According to economists at Credit Suisse, the global business environment in 2009 will again be characterized by serious economic concerns. Global economic growth is likely to be only modest, with emerging markets as the sole drivers. The state of the G3 economies - the US, Europe and Japan - will not improve until the second half of next year, according to Credit Suisse forecasts. In the past year, global stock markets posted their worst performance since 1932. Prices have fallen to attractive levels, although a certain degree of uncertainty remains. With a view to 2009, the Credit Suisse experts advise spreading risk across several asset classes that have little correlation to each other. Safe investments, such as bonds of borrowers with a state guarantee and good credit ratings, remain attractive. For shares and corporate bonds, investors can exploit existing upside potential by selectively buying stocks in defensive sectors and shares of companies with good sales prospects in emerging markets. For investors with a long-term horizon, investments that retain their purchasing power such as gold or inflation-protected bonds offer attractive entry options. As far as currencies are concerned, hedging of the US dollar - for which experts were forecasting devaluation - is likely to be decisive.

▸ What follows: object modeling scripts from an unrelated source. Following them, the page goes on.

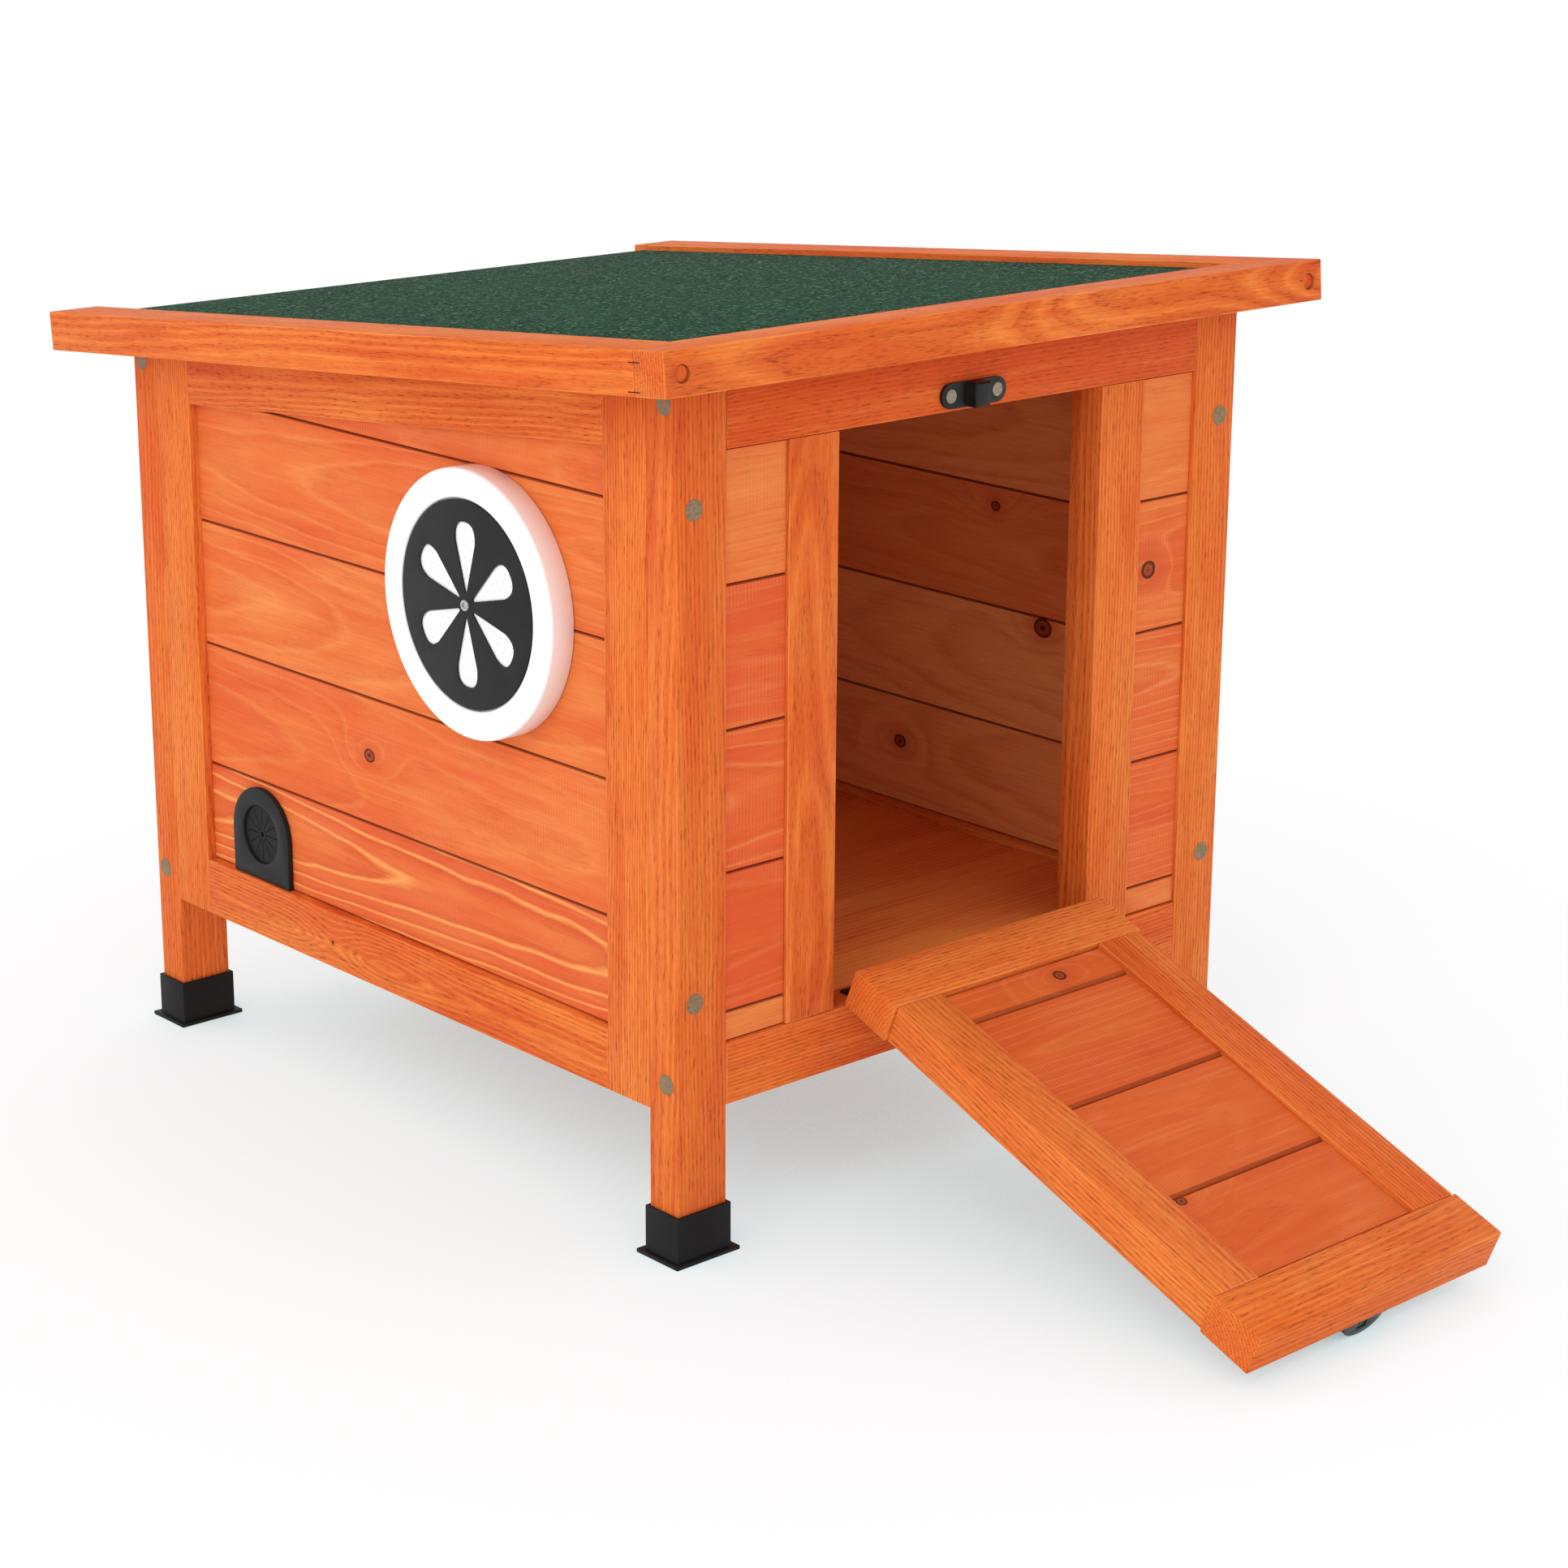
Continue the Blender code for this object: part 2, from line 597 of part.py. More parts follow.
def build_latch(parent):
    """Base plate with an arched guide, and the bolt that slides up through it."""
    back = DOOR_FACE - GAP
    height = DOOR_END - LATCH_INSET - PLATE_WIDTH / 2
    low, high = height - PLATE_WIDTH / 2, height + PLATE_WIDTH / 2
    base = mounting_plate("latch_base", height, back, parent)
    crown = [
        (LATCH_X + x * GUIDE_WIDTH / 2, back - y * GUIDE_RISE) for x, y in arc((0, 0), 1, 2, 178, 16)
    ]
    foot = back - PLATE_THICKNESS / 2
    outline = [(LATCH_X + GUIDE_WIDTH / 2, foot), *crown[1:-1], (LATCH_X - GUIDE_WIDTH / 2, foot)]
    guide = prism("latch_guide", outline, 2, low, high, None, parent)
    combine(base, guide, "UNION")
    seat = back - PLATE_THICKNESS
    half_slot = BOLT_WIDTH / 2 + GAP
    slot_x = (LATCH_X - half_slot, LATCH_X + half_slot)
    slot_y = (seat - BOLT_THICKNESS - 2 * GAP, seat)
    slot = box("latch_slot", slot_x, slot_y, (low - OVERRUN, high + OVERRUN), None, parent)
    combine(base, slot, "DIFFERENCE")

    stop = low - BOLT_TRAVEL - GAP
    half = BOLT_WIDTH / 2
    bar_x = (LATCH_X - half, LATCH_X + half)
    bar_y = (seat - GAP - BOLT_THICKNESS, seat - GAP)
    bolt = box("latch_bolt", bar_x, bar_y, (stop - KNOB_LENGTH, high - BOLT_STEP), "black_metal", parent)
    knob_x = (LATCH_X - KNOB_WIDTH / 2, LATCH_X + KNOB_WIDTH / 2)
    knob_y = (back - GUIDE_RISE, seat - GAP - BOLT_THICKNESS / 2)
    knob = box("latch_knob", knob_x, knob_y, (stop - KNOB_LENGTH + BOLT_STEP, stop), None, parent)
    combine(bolt, knob, "UNION")


def build_keeper(parent):
    """Plate with a hollow block that takes the bolt from below."""
    keeper = mounting_plate("door_keeper", KEEPER_HEIGHT, -GAP, parent)
    block_width, block_proud = KEEPER_BLOCK
    half_height = PLATE_WIDTH / 2 - KEEPER_BLOCK_INSET
    x = (LATCH_X - block_width / 2, LATCH_X + block_width / 2)
    y = (-GAP - PLATE_THICKNESS / 2, -GAP - block_proud)
    z = (KEEPER_HEIGHT - half_height, KEEPER_HEIGHT + half_height)
    block = box("keeper_block", x, y, z, None, parent)
    combine(keeper, block, "UNION")
    socket_width, socket_depth = SOCKET
    x = (LATCH_X - socket_width / 2, LATCH_X + socket_width / 2)
    y = (-PLATE_THICKNESS, -PLATE_THICKNESS - socket_depth)
    z = (KEEPER_HEIGHT - PLATE_WIDTH, KEEPER_HEIGHT + half_height - KEEPER_CEILING)
    socket = box("keeper_socket", x, y, z, None, parent)
    combine(keeper, socket, "DIFFERENCE")


# Round vent, drawn about local Z, which points out of the left wall

def build_vent(parent, boards):
    bore = GRILLE_RADIUS + GAP
    spigot = bore + SPIGOT_WALL
    rim = VENT_RADIUS
    seat = VENT_PROUD - SHUTTER_SINK - SHUTTER_THICKNESS - GAP
    inner_end = -BOARD_THICKNESS - SPIGOT_CLEARANCE
    lip = SHUTTER_RADIUS + SHUTTER_CLEARANCE
    edge = arc((rim - VENT_EDGE_ROUND, VENT_PROUD - VENT_EDGE_ROUND), VENT_EDGE_ROUND, 0, 90, 4)
    profile = [
        (bore, inner_end),
        (spigot, inner_end),
        (spigot, GAP),
        (rim, GAP),
        *edge,
        (lip + SHUTTER_CLEARANCE, VENT_PROUD),
        (lip, VENT_PROUD - SHUTTER_CLEARANCE),
        (lip, seat),
        (bore, seat),
    ]
    turned("vent_housing", profile, 64, "white_plastic", parent)
    through = (-BOARD_THICKNESS - OVERRUN, OVERRUN)
    circle = arc((0, 0), spigot + SPIGOT_CLEARANCE, 0, 354, 59)
    combine(boards, prism("vent_hole", circle, 2, *through, None, parent), "DIFFERENCE")

    low, high = seat - GRILLE_THICKNESS, seat
    disc = [(PIVOT_BORE, low), (GRILLE_RADIUS, low), (GRILLE_RADIUS, high), (PIVOT_BORE, high)]
    grille = turned("vent_grille", disc, 48, "white_plastic", parent)
    combine(grille, grille_holes(low, high, parent), "DIFFERENCE")

    low, high = seat + GAP, seat + GAP + SHUTTER_THICKNESS
    disc = [
        (PIVOT_BORE, low),
        (SHUTTER_RADIUS, low),
        (SHUTTER_RADIUS, high - SHUTTER_CHAMFER),
        (SHUTTER_RADIUS - SHUTTER_CHAMFER, high),
        (PIVOT_BORE, high),
    ]
    shutter = turned("vent_shutter", disc, 64, "black_plastic", parent)
    combine(shutter, petals(low, high, parent), "DIFFERENCE")

    head = high + GAP
    shank = [(0.0, seat - PIVOT_DEPTH), (PIVOT_RADIUS, seat - PIVOT_DEPTH), (PIVOT_RADIUS, head)]
    profile = shank + [(radius, head + height) for radius, height in SCREW_HEAD]
    turned("vent_screw", profile, 16, "bare_steel", parent)


def petals(low, high, parent):
    """Cutter for the shutter's teardrop openings, one of them pointing up."""
    tools = bmesh.new()
    round_end = arc((PETAL_CENTRE, 0), PETAL_RADIUS, -105, 105, 12)
    outline = [(PETAL_TIP, -PETAL_TIP_HALF), *round_end, (PETAL_TIP, PETAL_TIP_HALF)]
    for petal in range(PETAL_COUNT):
        angle = math.tau * petal / PETAL_COUNT
        cosine, sine = math.cos(angle), math.sin(angle)
        turned_outline = [(x * cosine - y * sine, x * sine + y * cosine) for x, y in outline]
        add_prism(tools, turned_outline, 2, low - OVERRUN, high + OVERRUN)
    return finish_mesh("shutter_petals", tools, None, parent)


def grille_holes(low, high, parent):
    """Cutter for the rows of small holes behind each petal."""
    tools = bmesh.new()
    for petal in range(PETAL_COUNT):
        angle = math.tau * petal / PETAL_COUNT
        cosine, sine = math.cos(angle), math.sin(angle)
        for row, count in enumerate(GRILLE_ROWS):
            radius = GRILLE_FIRST_ROW + GRILLE_ROW_PITCH * row
            for place in range(count):
                across = (place - (count - 1) / 2) * GRILLE_HOLE_PITCH
                centre = (radius * cosine - across * sine, radius * sine + across * cosine)
                hole = arc(centre, GRILLE_HOLE_RADIUS, 0, 300, 5)
                add_prism(tools, hole, 2, low - OVERRUN, high + OVERRUN)
    return finish_mesh("grille_punches", tools, None, parent)


# Cable port, drawn about local Z, which points out of the left wall; local X points up

def build_cable_port(parent, boards):
    half = PORT_WIDTH / 2
    foot = GAP - half
    outline = [(foot, -half), *arc((0, 0), half, -90, 90, 16), (foot, half)]
    plate = prism("cable_port_plate", outline, 2, GAP, GAP + PORT_THICKNESS, "black_plastic", parent)
    mouth = arc((0, 0), DIAPHRAGM_RADIUS + GAP, 0, 345, 23)
    through = (-BOARD_THICKNESS - OVERRUN, GAP + PORT_THICKNESS + OVERRUN)
    combine(plate, prism("port_mouth", mouth, 2, *through, None, parent), "DIFFERENCE")
    passage = arc((0, 0), DIAPHRAGM_RADIUS - PASSAGE_LEDGE, 0, 345, 23)
    combine(boards, prism("port_passage", passage, 2, *through, None, parent), "DIFFERENCE")

    low = 2 * GAP
    high = low + DIAPHRAGM_THICKNESS
    eye, rim = DIAPHRAGM_EYE, DIAPHRAGM_RADIUS
    disc = [(eye, low), (rim, low), (rim, high), (eye, high)]
    diaphragm = turned("cable_port_diaphragm", disc, 36, "black_rubber", parent)
    tools = bmesh.new()
    inner_margin, outer_margin = SLIT_MARGINS
    outline = rectangle((eye + inner_margin, rim - outer_margin), (-SLIT_WIDTH / 2, SLIT_WIDTH / 2))
    for slit in range(SLIT_COUNT):
        angle = math.tau * slit / SLIT_COUNT
        cosine, sine = math.cos(angle), math.sin(angle)
        corners = [(x * cosine - y * sine, x * sine + y * cosine) for x, y in outline]
        add_prism(tools, corners, 2, low - OVERRUN, high + OVERRUN)
    combine(diaphragm, finish_mesh("diaphragm_slits", tools, None, parent), "DIFFERENCE")


def build():
    clear_scene()
    MATERIALS.update(make_materials())
    hutch = make_empty("hutch_frame", (0.0, FRONT_FACE, 0.0))
    build_posts(hutch)
    build_front(hutch)
    left_boards = build_side(-1, "left", hutch)
    build_side(1, "right", hutch)
    build_back(hutch)
    build_floor(hutch)
    pin = (0.0, ROOF_PIN_DEPTH, ROOF_PIN_HEIGHT)
    roof = make_empty("roof_frame", pin, (-ROOF_SLOPE, 0.0, 0.0), hutch)
    build_roof(roof)
    roof_pins = make_empty("roof_pins", pin, parent=hutch)
    pin = (0.0, -HINGE_STANDOFF, RAMP_PIN_HEIGHT)
    ramp = make_empty("ramp_frame", pin, (math.pi / 2 + RAMP_TILT, 0.0, 0.0), hutch)
    build_ramp(ramp)
    ramp_pins = make_empty("ramp_pins", pin, parent=hutch)
    build_hinges(ramp_pins, ramp, roof_pins, roof)
    build_latch(ramp)
    build_keeper(hutch)
    outward = (0.0, -math.pi / 2, 0.0)
    board_face = SIDE_RECESS - HALF_WIDTH
    vent = make_empty("vent_frame", (board_face, VENT_Y, VENT_HEIGHT), outward, hutch)
    build_vent(vent, left_boards)
    port_height = OPENING_BOTTOM + PORT_WIDTH / 2
    port = make_empty("port_frame", (board_face, PORT_Y, port_height), outward, hutch)
    build_cable_port(port, left_boards)


MATERIALS = {}
build()
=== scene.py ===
import json
import math
import random

import bmesh
import bpy
from mathutils import Matrix, Vector


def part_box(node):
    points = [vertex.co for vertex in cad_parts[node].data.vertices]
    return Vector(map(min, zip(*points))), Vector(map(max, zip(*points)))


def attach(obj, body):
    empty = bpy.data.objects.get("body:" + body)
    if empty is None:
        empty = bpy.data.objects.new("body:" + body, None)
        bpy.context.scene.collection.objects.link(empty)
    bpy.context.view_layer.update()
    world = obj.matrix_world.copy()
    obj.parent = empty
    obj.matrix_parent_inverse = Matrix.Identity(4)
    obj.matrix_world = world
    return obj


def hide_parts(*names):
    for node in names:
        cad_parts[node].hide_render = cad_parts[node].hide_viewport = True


# The small wooden hutch: its stained battens, boards, felt, plastic fittings and fasteners, built
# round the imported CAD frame. Metres; the doorway faces -Y and the vent is on the -X side.

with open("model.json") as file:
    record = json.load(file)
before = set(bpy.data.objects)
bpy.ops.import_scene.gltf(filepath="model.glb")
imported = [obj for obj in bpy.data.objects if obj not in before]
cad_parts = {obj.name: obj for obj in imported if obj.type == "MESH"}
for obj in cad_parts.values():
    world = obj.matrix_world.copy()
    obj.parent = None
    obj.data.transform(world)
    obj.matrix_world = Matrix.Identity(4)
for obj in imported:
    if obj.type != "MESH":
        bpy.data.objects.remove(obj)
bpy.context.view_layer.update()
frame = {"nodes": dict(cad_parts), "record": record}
RECORD = frame["record"]
BODY_OF = {node: body for body, nodes in RECORD["behaviour"]["bodies"].items() for node in nodes}
SLOT_OF = {part["node"]: part["material_slot"] for part in RECORD["subparts"]}
JOINTS = {joint["name"]: joint for joint in RECORD["behaviour"]["joints"]}

# Directions
ACROSS = Vector((1, 0, 0))
BACKWARD = Vector((0, 1, 0))
UPWARD = Vector((0, 0, 1))
ROOF_SLOPE = math.radians(5.0)
DOWN_ROOF = Vector((0, math.cos(ROOF_SLOPE), -math.sin(ROOF_SLOPE)))
OFF_ROOF = Vector((0, math.sin(ROOF_SLOPE), math.cos(ROOF_SLOPE)))
DOWN_RAMP = Vector(JOINTS["latch_slide"]["axis"]).normalized()
OFF_RAMP = DOWN_RAMP.cross(ACROSS).normalized()
RAMP_PIN = Vector(JOINTS["ramp_hinge"]["pos_m"])

# Each grain is (along it, across the board's face, through the board)
GRAINS = {
    "level": (ACROSS, UPWARD, BACKWARD),
    "deep": (BACKWARD, UPWARD, ACROSS),
    "upright": (UPWARD, ACROSS, BACKWARD),
    "roof": (DOWN_ROOF, ACROSS, OFF_ROOF),
    "ramp": (DOWN_RAMP, ACROSS, OFF_RAMP),
    "ramp_cross": (ACROSS, DOWN_RAMP, OFF_RAMP),
    "flat": (ACROSS, BACKWARD, UPWARD),
}

ROOM_MIDDLE = sum(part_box("floor_panel"), Vector()) / 2

# Sizes of details
BATTEN_ROUND = 0.0005
BOARD_THICKNESS = 0.008
BOARD_CHAMFER = 0.0006
BOARD_GAP = 0.0004
# Strength of the seam colour on boards: stain in the grooves plus painted shade of the grooves
SEAM_STAIN_AND_SHADE = 0.70
RAMP_SEAM_STAIN_AND_SHADE = 0.45
TONGUE = 0.003
RAMP_CHAMFER = 0.0016
BOLT_RADIUS = 0.0049
BOLT_PROUD = 0.00025
SCREW_RADIUS = 0.0033
PLUG_RADIUS = 0.0041
PLUG_DEPTH = 0.0030
PLUG_GAP = 0.0003
PLUG_STAND = 0.0011
PLUG_INSET = 0.0097
PLUG_DROP = 0.0103
# Seam colour strength on the counterbores' walls: stain plus painted shade of the recess
PLUG_STAIN_AND_SHADE = 0.45

# Where the boards of the walls meet, from the floor up
SIDE_FIRST_SEAM = 0.1551
SIDE_SEAM_PITCH = 0.0654
RIGHT_WALL_RAISED = 0.008
FRONT_FIRST_SEAM = 0.1166
FRONT_SEAM_PITCH = 0.0667
SEAM_COUNT = 4
DECK_BOARDS = 6
RAMP_BOARDS = 4
VENT_HOLE_RADIUS = 0.0450
CABLE_HOLE_RADIUS = 0.0130


# Shader graphs

def linear(red, green, blue):
    """A display colour, 0 to 255, as the scene-linear colour that the shader takes."""
    made = []
    for part in (red, green, blue):
        share = part / 255
        made.append(share / 12.92 if share <= 0.04045 else ((share + 0.055) / 1.055) ** 2.4)
    return (*made, 1.0)


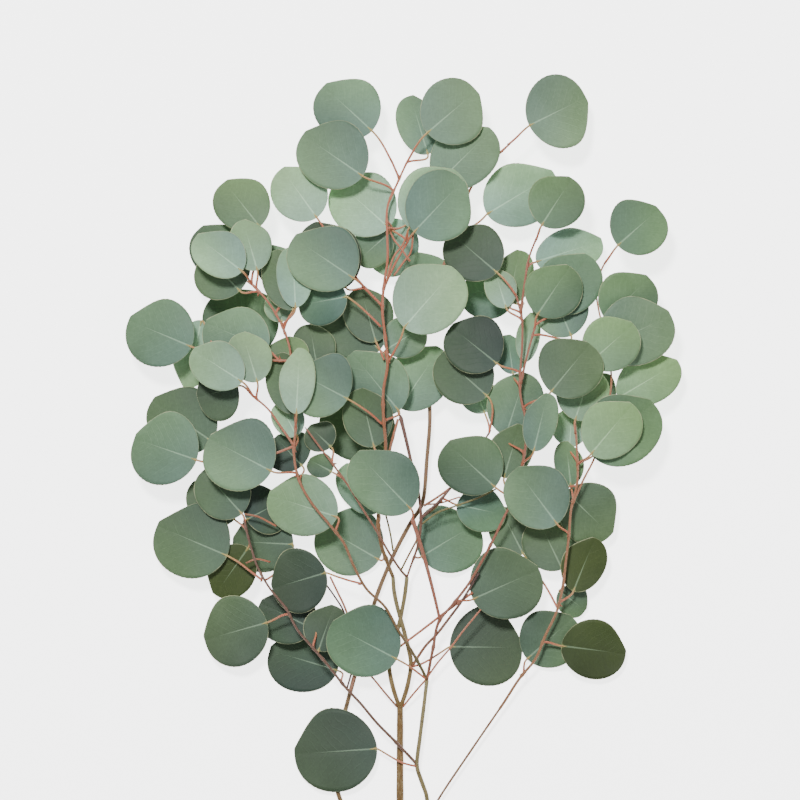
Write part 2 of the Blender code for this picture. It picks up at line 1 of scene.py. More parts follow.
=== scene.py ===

The business environment in 2009 is once again likely to be characterized by serious economic concerns, according to Credit Suisse economists. The economic data is still declining, and some of the key indicators, such as the German Ifo business climate index, are stuck at historically low levels. Recessionary trends seem set to shape the next few months in many industrialized countries. A slight rally is likely only later in the year.
Investors should continue to expect a low-interest environment in 2009. By stepping up its measures to secure liquidity, the US Federal Reserve has taken a quantitative approach to loosening monetary policy that goes beyond merely cutting interest rates. The Fed and the US Administration have approved a package worth more than USD 8 bn to overcome the crisis. Parts of these measures involve the US Federal Reserve financing the purchase of securitized debt - including credit card debt - and buying mortgage-backed securities in order to reduce the financing costs. Further government action to crank up the economy is expected in 2009. Owing to their increased influence on global economic growth, government-sponsored stimulation programs in emerging markets will be the focus of the financial market's attention. Credit Suisse economists predict global growth to be driven wholly by emerging markets next year.